- [Aim]: The records below are to be quoted in full; please keep every word exact.

[START Data]

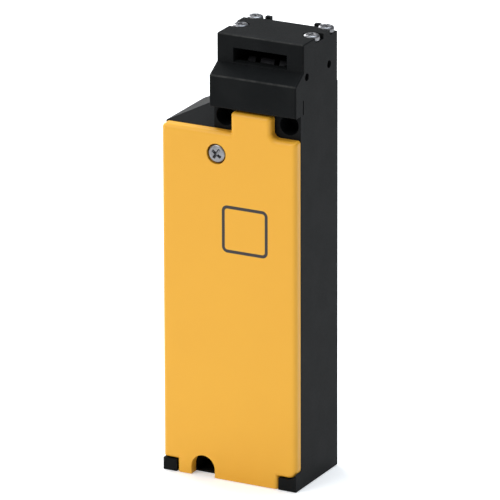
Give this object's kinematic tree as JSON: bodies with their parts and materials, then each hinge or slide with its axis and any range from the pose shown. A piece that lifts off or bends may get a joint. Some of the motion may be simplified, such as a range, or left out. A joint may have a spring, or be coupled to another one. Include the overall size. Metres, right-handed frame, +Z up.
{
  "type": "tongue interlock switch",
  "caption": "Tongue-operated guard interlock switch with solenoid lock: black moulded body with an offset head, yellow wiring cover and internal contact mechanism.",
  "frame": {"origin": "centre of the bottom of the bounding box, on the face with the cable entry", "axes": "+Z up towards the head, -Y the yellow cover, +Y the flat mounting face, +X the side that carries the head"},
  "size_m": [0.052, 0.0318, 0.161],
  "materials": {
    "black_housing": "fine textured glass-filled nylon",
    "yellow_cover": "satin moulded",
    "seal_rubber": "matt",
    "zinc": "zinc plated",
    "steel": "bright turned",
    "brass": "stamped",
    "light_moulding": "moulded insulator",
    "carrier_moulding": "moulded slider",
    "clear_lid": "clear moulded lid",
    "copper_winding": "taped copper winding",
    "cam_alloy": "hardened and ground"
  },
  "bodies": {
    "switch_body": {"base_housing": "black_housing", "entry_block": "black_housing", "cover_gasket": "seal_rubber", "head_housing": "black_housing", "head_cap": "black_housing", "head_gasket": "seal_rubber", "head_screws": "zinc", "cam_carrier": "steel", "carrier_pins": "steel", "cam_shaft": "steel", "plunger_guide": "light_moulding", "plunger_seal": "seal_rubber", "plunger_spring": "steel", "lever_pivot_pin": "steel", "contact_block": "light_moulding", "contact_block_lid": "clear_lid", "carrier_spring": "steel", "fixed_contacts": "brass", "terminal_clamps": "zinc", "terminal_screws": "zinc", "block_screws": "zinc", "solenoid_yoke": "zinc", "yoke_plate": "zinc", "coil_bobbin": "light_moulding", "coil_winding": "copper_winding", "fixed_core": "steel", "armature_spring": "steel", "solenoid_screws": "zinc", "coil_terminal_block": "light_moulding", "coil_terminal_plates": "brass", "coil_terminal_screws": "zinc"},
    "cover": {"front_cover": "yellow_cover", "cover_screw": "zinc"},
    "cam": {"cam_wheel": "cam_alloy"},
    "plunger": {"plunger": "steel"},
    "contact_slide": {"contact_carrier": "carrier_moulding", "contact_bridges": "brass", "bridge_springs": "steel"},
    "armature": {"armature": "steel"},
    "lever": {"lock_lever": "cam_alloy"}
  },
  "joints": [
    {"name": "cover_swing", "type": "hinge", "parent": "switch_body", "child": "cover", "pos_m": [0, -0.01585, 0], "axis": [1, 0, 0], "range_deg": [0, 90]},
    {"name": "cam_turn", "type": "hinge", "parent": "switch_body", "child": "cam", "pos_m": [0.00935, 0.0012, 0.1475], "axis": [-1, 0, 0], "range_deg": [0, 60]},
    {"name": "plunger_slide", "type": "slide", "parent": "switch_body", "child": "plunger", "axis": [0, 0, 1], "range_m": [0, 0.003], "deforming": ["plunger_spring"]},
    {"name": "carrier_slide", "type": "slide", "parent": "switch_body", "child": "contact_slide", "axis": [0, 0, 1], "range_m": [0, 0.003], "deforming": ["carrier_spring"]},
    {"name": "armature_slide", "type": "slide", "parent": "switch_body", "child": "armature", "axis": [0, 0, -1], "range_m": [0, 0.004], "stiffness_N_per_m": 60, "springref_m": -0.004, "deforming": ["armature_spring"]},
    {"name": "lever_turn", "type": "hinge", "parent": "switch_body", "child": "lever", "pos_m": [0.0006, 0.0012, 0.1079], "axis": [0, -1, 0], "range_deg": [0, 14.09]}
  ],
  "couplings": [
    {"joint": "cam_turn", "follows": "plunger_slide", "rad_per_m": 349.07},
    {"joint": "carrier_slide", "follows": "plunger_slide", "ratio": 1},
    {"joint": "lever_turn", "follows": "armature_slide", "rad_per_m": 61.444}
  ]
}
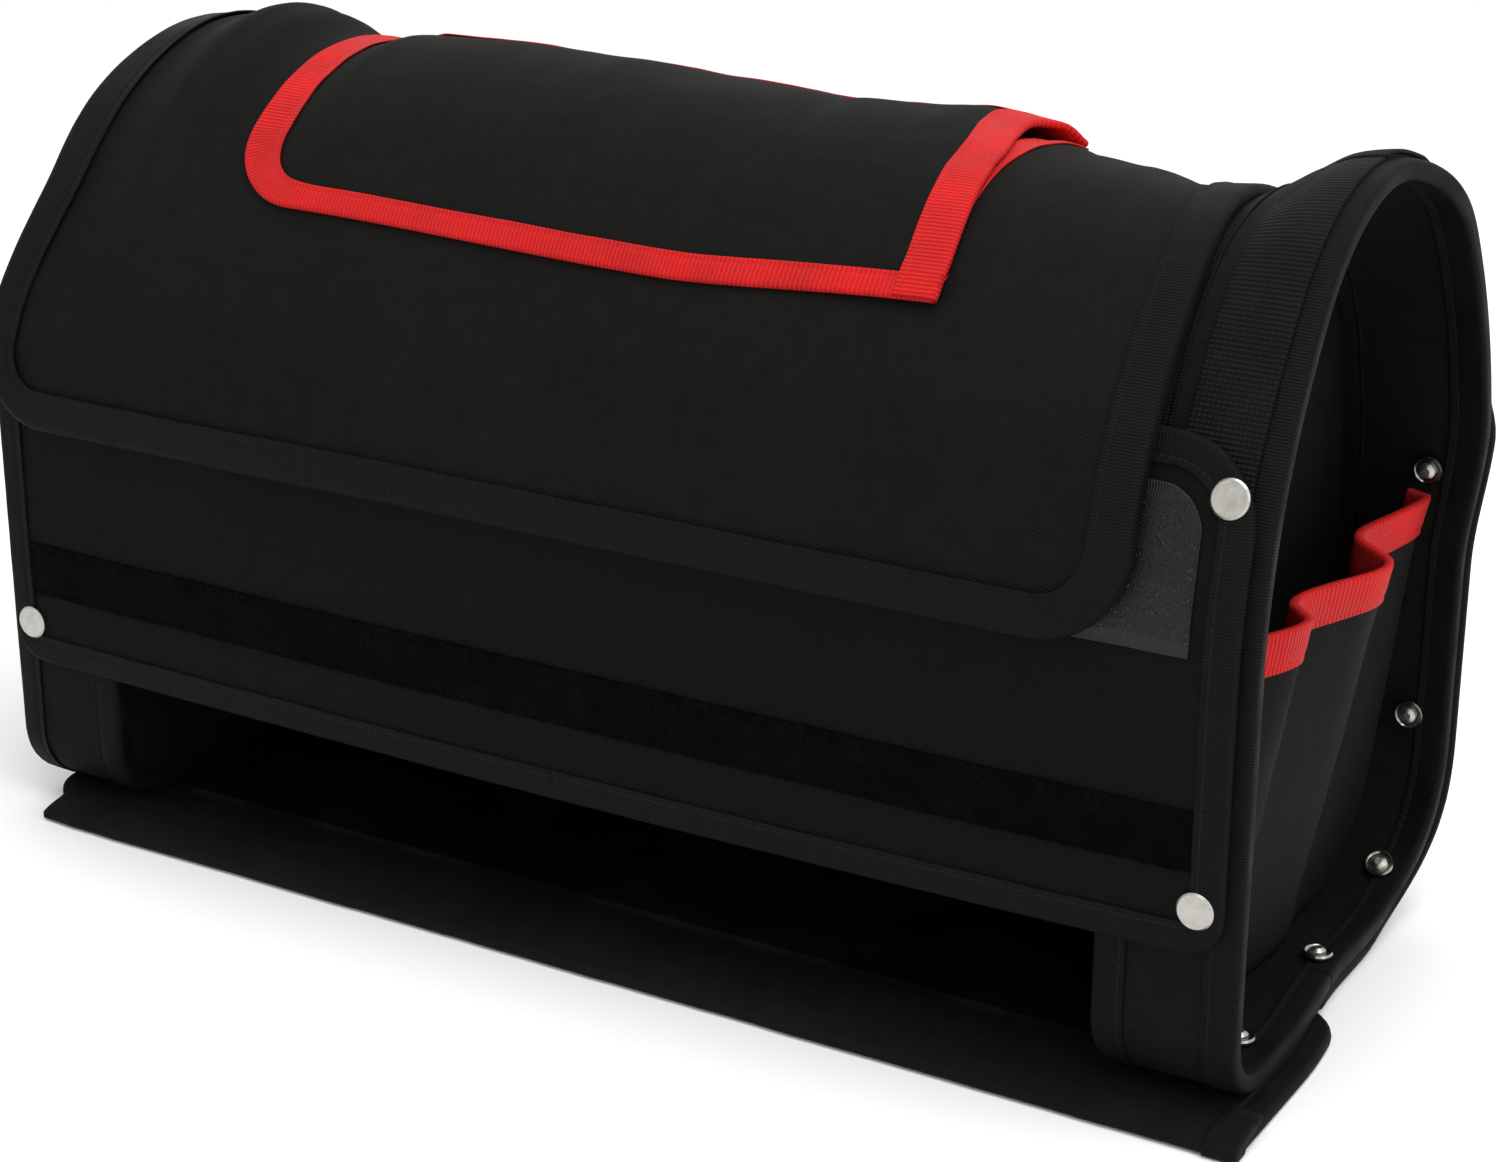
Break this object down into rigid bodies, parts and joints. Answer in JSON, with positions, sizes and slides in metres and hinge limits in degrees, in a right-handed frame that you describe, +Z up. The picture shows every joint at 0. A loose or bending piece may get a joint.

[END Data]

- [Problem solution]:
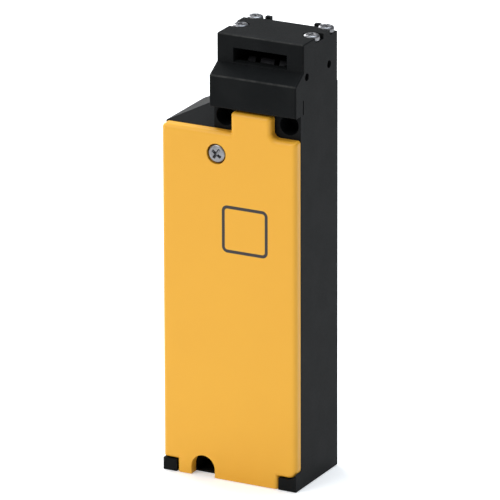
Give this object's kinematic tree as JSON: bodies with their parts and materials, then each hinge or slide with its axis and any range from the pose shown. A piece that lifts off or bends may get a joint. Some of the motion may be simplified, such as a range, or left out. A joint may have a spring, or be coupled to another one. Include the overall size. Metres, right-handed frame, +Z up.
{
  "type": "tongue interlock switch",
  "caption": "Tongue-operated guard interlock switch with solenoid lock: black moulded body with an offset head, yellow wiring cover and internal contact mechanism.",
  "frame": {"origin": "centre of the bottom of the bounding box, on the face with the cable entry", "axes": "+Z up towards the head, -Y the yellow cover, +Y the flat mounting face, +X the side that carries the head"},
  "size_m": [0.052, 0.0318, 0.161],
  "materials": {
    "black_housing": "fine textured glass-filled nylon",
    "yellow_cover": "satin moulded",
    "seal_rubber": "matt",
    "zinc": "zinc plated",
    "steel": "bright turned",
    "brass": "stamped",
    "light_moulding": "moulded insulator",
    "carrier_moulding": "moulded slider",
    "clear_lid": "clear moulded lid",
    "copper_winding": "taped copper winding",
    "cam_alloy": "hardened and ground"
  },
  "bodies": {
    "switch_body": {"base_housing": "black_housing", "entry_block": "black_housing", "cover_gasket": "seal_rubber", "head_housing": "black_housing", "head_cap": "black_housing", "head_gasket": "seal_rubber", "head_screws": "zinc", "cam_carrier": "steel", "carrier_pins": "steel", "cam_shaft": "steel", "plunger_guide": "light_moulding", "plunger_seal": "seal_rubber", "plunger_spring": "steel", "lever_pivot_pin": "steel", "contact_block": "light_moulding", "contact_block_lid": "clear_lid", "carrier_spring": "steel", "fixed_contacts": "brass", "terminal_clamps": "zinc", "terminal_screws": "zinc", "block_screws": "zinc", "solenoid_yoke": "zinc", "yoke_plate": "zinc", "coil_bobbin": "light_moulding", "coil_winding": "copper_winding", "fixed_core": "steel", "armature_spring": "steel", "solenoid_screws": "zinc", "coil_terminal_block": "light_moulding", "coil_terminal_plates": "brass", "coil_terminal_screws": "zinc"},
    "cover": {"front_cover": "yellow_cover", "cover_screw": "zinc"},
    "cam": {"cam_wheel": "cam_alloy"},
    "plunger": {"plunger": "steel"},
    "contact_slide": {"contact_carrier": "carrier_moulding", "contact_bridges": "brass", "bridge_springs": "steel"},
    "armature": {"armature": "steel"},
    "lever": {"lock_lever": "cam_alloy"}
  },
  "joints": [
    {"name": "cover_swing", "type": "hinge", "parent": "switch_body", "child": "cover", "pos_m": [0, -0.01585, 0], "axis": [1, 0, 0], "range_deg": [0, 90]},
    {"name": "cam_turn", "type": "hinge", "parent": "switch_body", "child": "cam", "pos_m": [0.00935, 0.0012, 0.1475], "axis": [-1, 0, 0], "range_deg": [0, 60]},
    {"name": "plunger_slide", "type": "slide", "parent": "switch_body", "child": "plunger", "axis": [0, 0, 1], "range_m": [0, 0.003], "deforming": ["plunger_spring"]},
    {"name": "carrier_slide", "type": "slide", "parent": "switch_body", "child": "contact_slide", "axis": [0, 0, 1], "range_m": [0, 0.003], "deforming": ["carrier_spring"]},
    {"name": "armature_slide", "type": "slide", "parent": "switch_body", "child": "armature", "axis": [0, 0, -1], "range_m": [0, 0.004], "stiffness_N_per_m": 60, "springref_m": -0.004, "deforming": ["armature_spring"]},
    {"name": "lever_turn", "type": "hinge", "parent": "switch_body", "child": "lever", "pos_m": [0.0006, 0.0012, 0.1079], "axis": [0, -1, 0], "range_deg": [0, 14.09]}
  ],
  "couplings": [
    {"joint": "cam_turn", "follows": "plunger_slide", "rad_per_m": 349.07},
    {"joint": "carrier_slide", "follows": "plunger_slide", "ratio": 1},
    {"joint": "lever_turn", "follows": "armature_slide", "rad_per_m": 61.444}
  ]
}
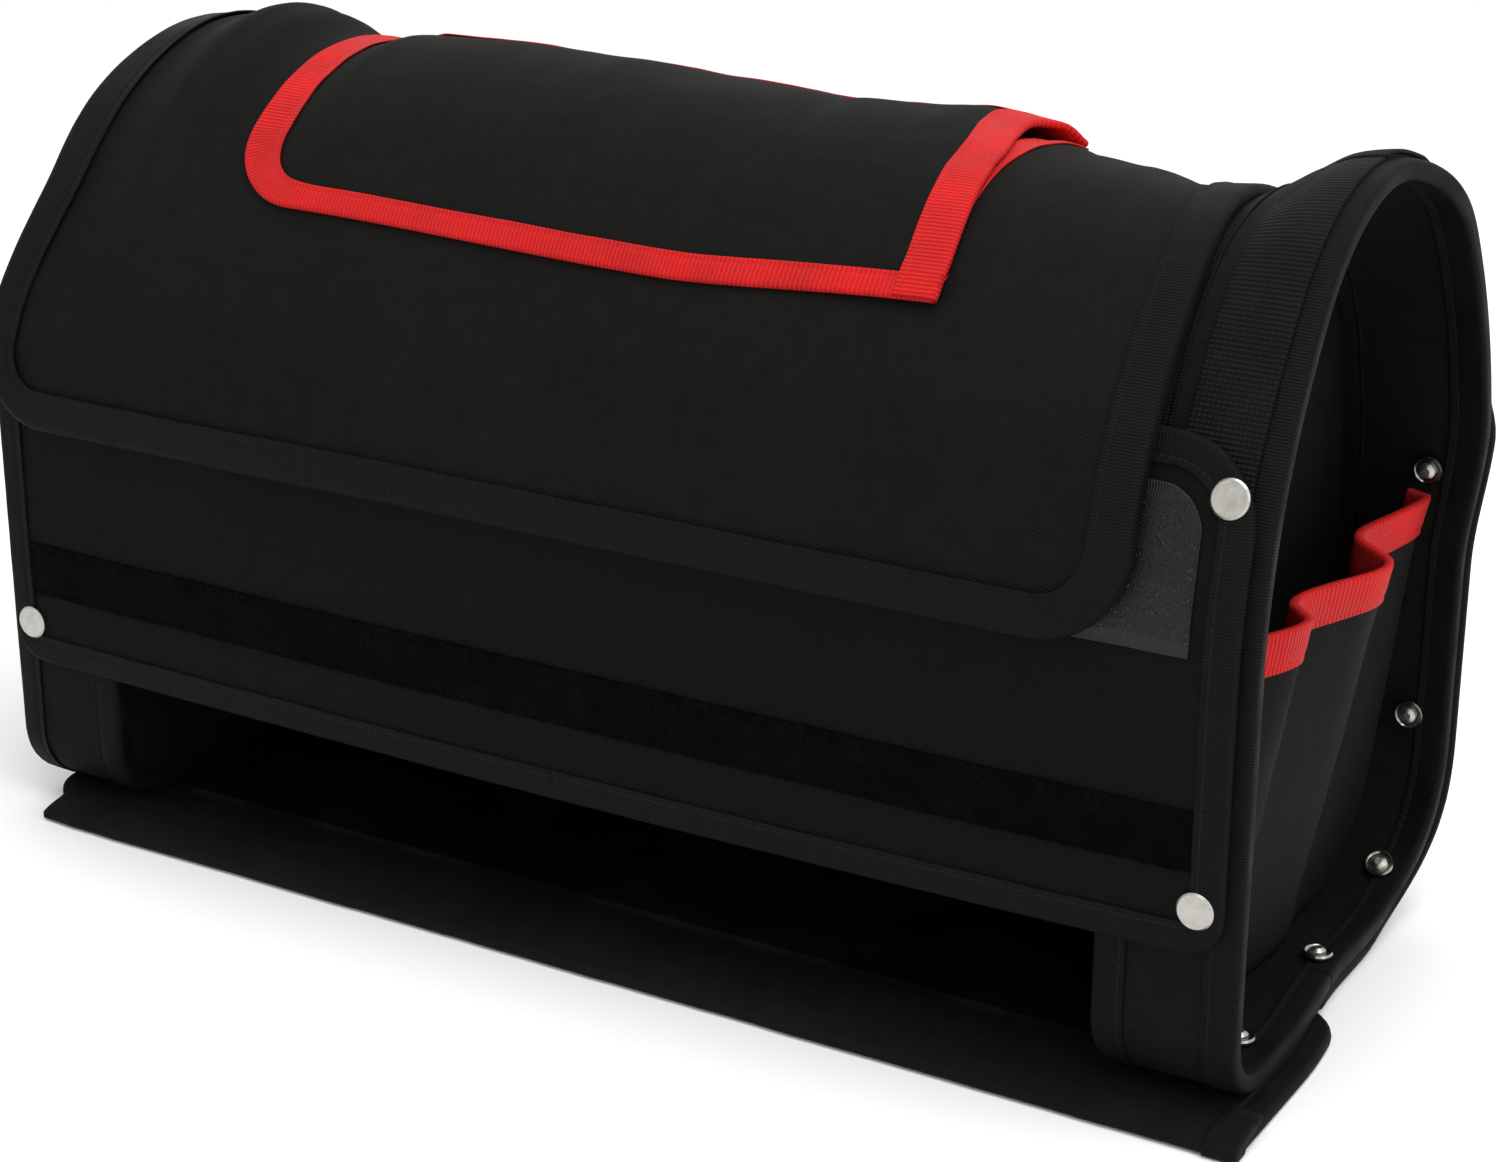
Break this object down into rigid bodies, parts and joints. Answer in JSON, with positions, sizes and slides in metres and hinge limits in degrees, in a right-handed frame that you describe, +Z up. The picture shows every joint at 0. A loose or bending piece may get a joint.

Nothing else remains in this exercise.